THE PROBLEM: Repeat the lines of the data that follow, please, starting at the first and stopping after the one with "armhole_curve(turn, side) - sleeve_point(zero, turn, side))".

GIVEN INFORMATION:
:::

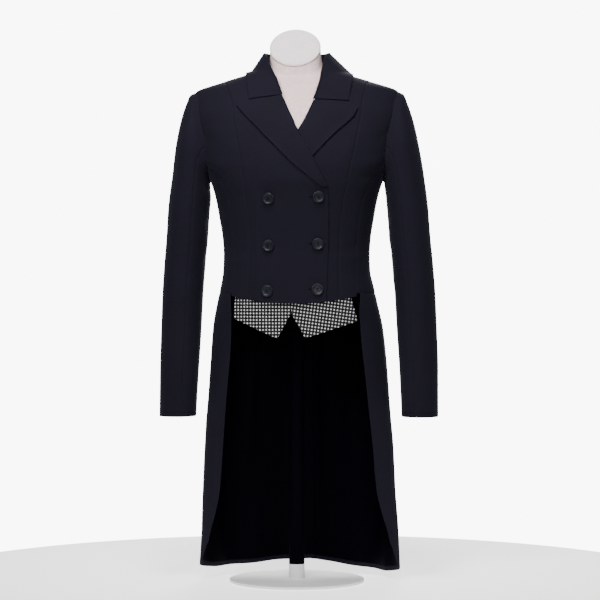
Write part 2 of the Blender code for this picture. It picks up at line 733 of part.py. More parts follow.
def sleeve_point(step, turn, side):
    """Point of the sleeve: step runs down the rings, turn goes round from the outer point."""
    step, turn = np.broadcast_arrays(np.asarray(step, float), np.asarray(turn, float))
    angle = turn * math.pi / 2
    root = 2 / SLEEVE_POWER
    along = np.sign(np.cos(angle)) * np.abs(np.cos(angle)) ** root
    across = np.sign(np.sin(angle)) * np.abs(np.sin(angle)) ** root
    get = {name: SLEEVE.at(name, step) for name in SLEEVE.columns}
    middle_x = (get["outer_x"] + get["inner_x"]) / 2 + side * get["swing"]
    x = middle_x + (get["outer_x"] - get["inner_x"]) / 2 * along
    z = (get["outer_z"] + get["inner_z"]) / 2 + (get["outer_z"] - get["inner_z"]) / 2 * along
    y = get["middle_y"] - get["depth"] / 2 * across
    return np.stack([side * x, y, z], axis=-1)


def sleeve_surface(step, turn, side):
    """The sleeve, drawn to the armhole seam over its first rings."""
    step, turn = np.broadcast_arrays(np.asarray(step, float), np.asarray(turn, float))
    draw = (1 - ramp(step, 0, SLEEVE_DRAWN_STEPS))[..., None]
    zero = np.zeros_like(step)
    return sleeve_point(step, turn, side) + draw * (
        armhole_curve(turn, side) - sleeve_point(zero, turn, side))


def sleeve_half(name, side, turns, finish):
    """Half of a two-piece sleeve, between its two seams."""
    steps = np.array(SLEEVE_STEPS, float)[:, None]
    points = sleeve_surface(steps, turns, side)
    down = (sleeve_surface(np.minimum(steps + 0.05, SLEEVE_LAST), turns, side)
            - sleeve_surface(np.maximum(steps - 0.05, 0), turns, side))
    round_ = (sleeve_surface(steps, turns + 0.02, side)
              - sleeve_surface(steps, turns - 0.02, side))
    normals = side * np.cross(round_, down)
    return wall(name + SIDE_NAMES[side], trim(points, top=SEAM_GAP, bottom=0), unit(normals),
                -WALL, 0, finish)


def sleeve(side, finish):
    turns = armhole_turns()
    seam = ARM_LEVELS.index(SLEEVE_SEAM_LEVEL)
    hind = len(turns) - seam
    top = np.concatenate([turns[hind:] - 4, turns[:seam + 1]])
    sleeve_half("sleeve_top_", side, top, finish)
    sleeve_half("sleeve_under_", side, turns[seam:hind + 1], finish)


def fold_lift(z, angle):
    """Soft vertical folds of the tails, deepest at the hem."""
    opening = np.clip((FOLD_TOP - z) / (FOLD_TOP - HEM), 0, 1) ** FOLD_POWER
    place = np.degrees(angle)[..., None]
    table = TAIL_FOLDS.columns
    waves = table["depth"] * np.exp(-((place - table["place"]) / table["width"]) ** 2)
    return opening * waves.sum(-1)


def tail_points(side):
    """A tail's points from the front edge to the middle back, their normals and lift."""
    share = np.linspace(0, 1, TAIL_COLUMNS)
    rows = np.linspace(0, 1, TAIL_ROWS)[:, None] ** TAIL_ROW_POWER
    z = WAIST_SEAM + (HEM_LINE.at(SIDE_NAMES[side] + "_z", share) - WAIST_SEAM) * rows
    level = np.maximum(z, HEM)
    power, half = BODY.at("power", level), BODY.at("half_width", level)
    start = np.arcsin(TAIL_EDGE.at("share", level) ** (power / 2))
    middle_x = -VENT_UNDERLAP if side == RIGHT else VENT_OVERLAP
    reach = np.arcsin((abs(middle_x) / half) ** (power / 2))
    angle = start + (math.pi - math.copysign(1, middle_x) * reach - start) * share
    points, normals = body_point(level, angle, side), body_normal(level, angle, side)
    points[..., 2] = z
    lift = fold_lift(level, angle)
    if side == LEFT:
        behind = angle > math.pi / 2
        lift = lift + VENT_LIFT * (1 - ramp(points[..., 0], *VENT_LIFT_FADE)) * behind
    return points, normals, lift


def tails(side, cloth, lining):
    """A tail with its lining, which stops short of the front edge and the hem."""
    points, normals, lift = tail_points(side)
    wall("tail_" + SIDE_NAMES[side], trim(points), normals, lift - WALL, lift, cloth)
    inner = lift - WALL - LINING_GAP
    inside = trim(points, bottom=LINING_EDGE, start=LINING_EDGE, end=LINING_VENT_EDGE)
    wall("tail_lining_" + SIDE_NAMES[side], inside, normals, inner - LINING_WALL, inner, lining)


def vest_point(side, finish):
    """A checked vest point that hangs from inside the front hem."""
    v = VEST[side]
    share = np.linspace(0, 1, VEST_COLUMNS)
    tip_share = (v["tip_x"] - v["outer_x"]) / (v["inner_x"] - v["outer_x"])
    share = np.sort(np.append(share, tip_share))
    x = v["outer_x"] + (v["inner_x"] - v["outer_x"]) * share
    low = np.interp(share, [0, tip_share, 1], [v["outer_z"], v["tip_z"], v["inner_z"]])
    top = front_hem(x) + VEST_TUCK
    z = top + (low - top) * np.linspace(0, 1, VEST_ROWS)[:, None]
    x = np.broadcast_to(x, z.shape)
    level = np.maximum(z, FRONT_HEM_MIDDLE)
    angle = angle_at_x(level, x, side)
    points, normals = body_point(level, angle, side), body_normal(level, angle, side)
    points[..., 2] = z
    normals[..., 2] = 0
    outer = -FRONT_WALL - 2 * LAYER_GAP
    return wall("vest_point_" + SIDE_NAMES[side], points, normals, outer - WALL, outer, finish)


def button(number, x, z, gap, finish):
    """A flat button with a raised rim, standing on the top front along its normal."""
    centre, normal = on_front(x, z, RIGHT, front_lift(x, z, RIGHT) + gap)
    across = unit(np.cross([0.0, 0.0, 1.0], normal))
    up = np.cross(normal, across)
    turn = np.linspace(0, 2 * math.pi, BUTTON_SIDES, endpoint=False)[:, None]
    circle = across * np.cos(turn) + up * np.sin(turn)
    rings = [centre + normal * height + (BUTTON_RADIUS - inset) * circle
             for inset, height in BUTTON_PROFILE]
    return turned(f"button_{number}", rings, finish)


def buttons(finish):
    number = 1
    for row in BUTTON_PLACES.keys:
        for side in ("right", "left"):
            x, z, gap = (BUTTON_PLACES.at(name, row)
                         for name in (side + "_x", side + "_z", "gap"))
            button(number, x, z, gap, finish)
            number += 1


def form_ring(x, y, z, half_width, front, back_depth, slope, power):
    turn = np.linspace(0, 2 * math.pi, FORM_SIDES, endpoint=False)
    root = 2 / power
    across = np.sign(np.sin(turn)) * np.abs(np.sin(turn)) ** root
    along = -np.sign(np.cos(turn)) * np.abs(np.cos(turn)) ** root
    depth = np.where(along < 0, front, back_depth)
    return np.stack([x + half_width * across, y + depth * along, z + slope * depth * along], -1)


def dress_form(linen, cap):
    """The linen bust: neck rings, then the coat's own levels drawn in, and the neck's cap."""
    table = FORM_NECK.columns
    rings = []
    for i in range(len(FORM_NECK.keys)):
        rings.append(form_ring(*(table[name][i] for name in (
            "x", "y", "z", "half_width", "front", "back", "slope", "power"))))
    for z in FORM_LEVELS:
        rings.append(form_ring(BODY.at("lean", z), 0.0, z, BODY.at("half_width", z),
                               BODY.at("front", z), BODY.at("back", z), 0.0,
                               BODY.at("power", z)))
    rings = np.stack(rings)
    high = rings[:, :, 2:] > FORM_SHOULDER_LEVEL
    rings = np.where(high, keep_inside(rings, FORM_SHOULDER_CLEARANCE),
                     keep_inside(rings, FORM_CLEARANCE))
    rings[-1, :, 2] = FORM_BOTTOM
    turned("form_torso", rings, linen)
    top = rings[0]
    middle = top.mean(axis=0)
    way = np.array([0.0, -math.sin(CAP_TILT), math.cos(CAP_TILT)])
    lifted = [middle + (top - middle) * size + way * height for size, height in NECK_CAP]
    turned("neck_cap", lifted, cap)


def stand(finish):
    """A round base plate with a pole welded on its middle, up to just below the form."""
    profile = ((BASE_RADIUS, 0.0), (BASE_RADIUS, BASE_THICKNESS - STAND_BEVEL),
               (BASE_RADIUS - STAND_BEVEL, BASE_THICKNESS),
               (POLE_RADIUS, BASE_THICKNESS), (POLE_RADIUS, FORM_BOTTOM - SEAM_GAP))
    turn = np.linspace(0, 2 * math.pi, STAND_SIDES, endpoint=False)
    circle = np.stack([np.cos(turn), np.sin(turn), np.zeros(STAND_SIDES)], -1)
    turned("stand", [circle * radius + np.array([0, 0, z]) for radius, z in profile], finish)


def main():
    clear_scene()
    suiting = material("navy suiting")
    lining = material("black lining")
    check = material("black and white check")
    for side in (RIGHT, LEFT):
        centre_front(side, suiting)
        side_front(side, suiting)
        side_body(side, suiting)
        back(side, suiting)
        sleeve(side, suiting)
        lapel(side, suiting)
        tails(side, suiting, lining)
        vest_point(side, check)
    collar(suiting)
    buttons(material("navy button plastic"))
    dress_form(material("natural linen"), material("pale cap linen"))
    stand(material("coated steel"))


if __name__ == "__main__":
    main()
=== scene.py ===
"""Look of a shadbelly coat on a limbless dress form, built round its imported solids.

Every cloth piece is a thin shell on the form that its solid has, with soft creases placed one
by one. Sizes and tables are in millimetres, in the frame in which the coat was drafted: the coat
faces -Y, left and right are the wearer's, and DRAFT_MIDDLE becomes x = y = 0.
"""

from __future__ import annotations

import logging
import math
from dataclasses import dataclass
from enum import Enum

import bmesh
import bpy
import mathutils
import numpy as np
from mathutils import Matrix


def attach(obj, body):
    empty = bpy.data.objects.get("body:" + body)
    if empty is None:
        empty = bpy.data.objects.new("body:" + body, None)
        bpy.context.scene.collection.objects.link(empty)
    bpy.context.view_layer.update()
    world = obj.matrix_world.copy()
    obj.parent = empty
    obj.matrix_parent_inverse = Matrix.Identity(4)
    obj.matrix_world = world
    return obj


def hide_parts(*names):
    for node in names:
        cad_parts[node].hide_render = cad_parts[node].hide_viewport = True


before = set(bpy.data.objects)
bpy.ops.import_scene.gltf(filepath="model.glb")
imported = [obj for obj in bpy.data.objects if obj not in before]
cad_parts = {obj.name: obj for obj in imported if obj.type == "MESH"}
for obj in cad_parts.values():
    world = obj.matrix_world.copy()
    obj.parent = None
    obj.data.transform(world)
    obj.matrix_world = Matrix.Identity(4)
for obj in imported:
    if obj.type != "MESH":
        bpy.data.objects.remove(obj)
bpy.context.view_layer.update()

log = logging.getLogger("coat")

Array = np.ndarray
Material, Object, Socket = bpy.types.Material, bpy.types.Object, bpy.types.NodeSocket

MM = 0.001
DRAFT_MIDDLE = np.array([5.0, -3.2, 0.0])


class Side(Enum):
    """The wearer's side, with the sign of its x."""

    RIGHT = -1
    LEFT = 1

    @property
    def word(self) -> str:
        """Name of the side as node names have it."""
        return self.name.lower()


# Curves and tables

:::

ANSWER TO THE TASK:
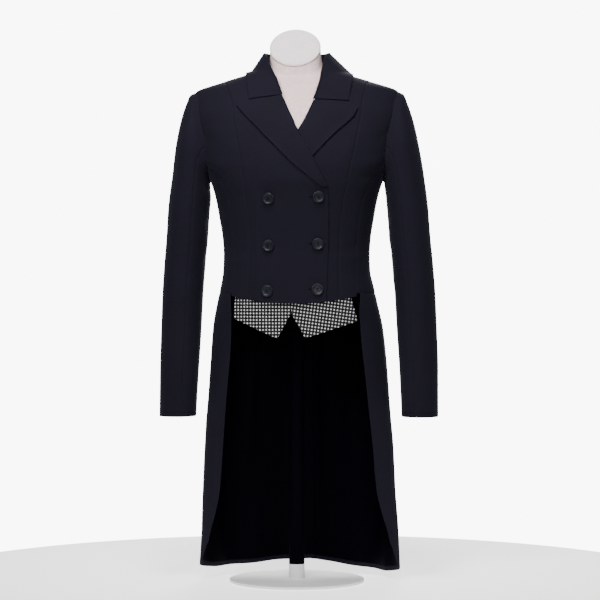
Write part 2 of the Blender code for this picture. It picks up at line 733 of part.py. More parts follow.
def sleeve_point(step, turn, side):
    """Point of the sleeve: step runs down the rings, turn goes round from the outer point."""
    step, turn = np.broadcast_arrays(np.asarray(step, float), np.asarray(turn, float))
    angle = turn * math.pi / 2
    root = 2 / SLEEVE_POWER
    along = np.sign(np.cos(angle)) * np.abs(np.cos(angle)) ** root
    across = np.sign(np.sin(angle)) * np.abs(np.sin(angle)) ** root
    get = {name: SLEEVE.at(name, step) for name in SLEEVE.columns}
    middle_x = (get["outer_x"] + get["inner_x"]) / 2 + side * get["swing"]
    x = middle_x + (get["outer_x"] - get["inner_x"]) / 2 * along
    z = (get["outer_z"] + get["inner_z"]) / 2 + (get["outer_z"] - get["inner_z"]) / 2 * along
    y = get["middle_y"] - get["depth"] / 2 * across
    return np.stack([side * x, y, z], axis=-1)


def sleeve_surface(step, turn, side):
    """The sleeve, drawn to the armhole seam over its first rings."""
    step, turn = np.broadcast_arrays(np.asarray(step, float), np.asarray(turn, float))
    draw = (1 - ramp(step, 0, SLEEVE_DRAWN_STEPS))[..., None]
    zero = np.zeros_like(step)
    return sleeve_point(step, turn, side) + draw * (
        armhole_curve(turn, side) - sleeve_point(zero, turn, side))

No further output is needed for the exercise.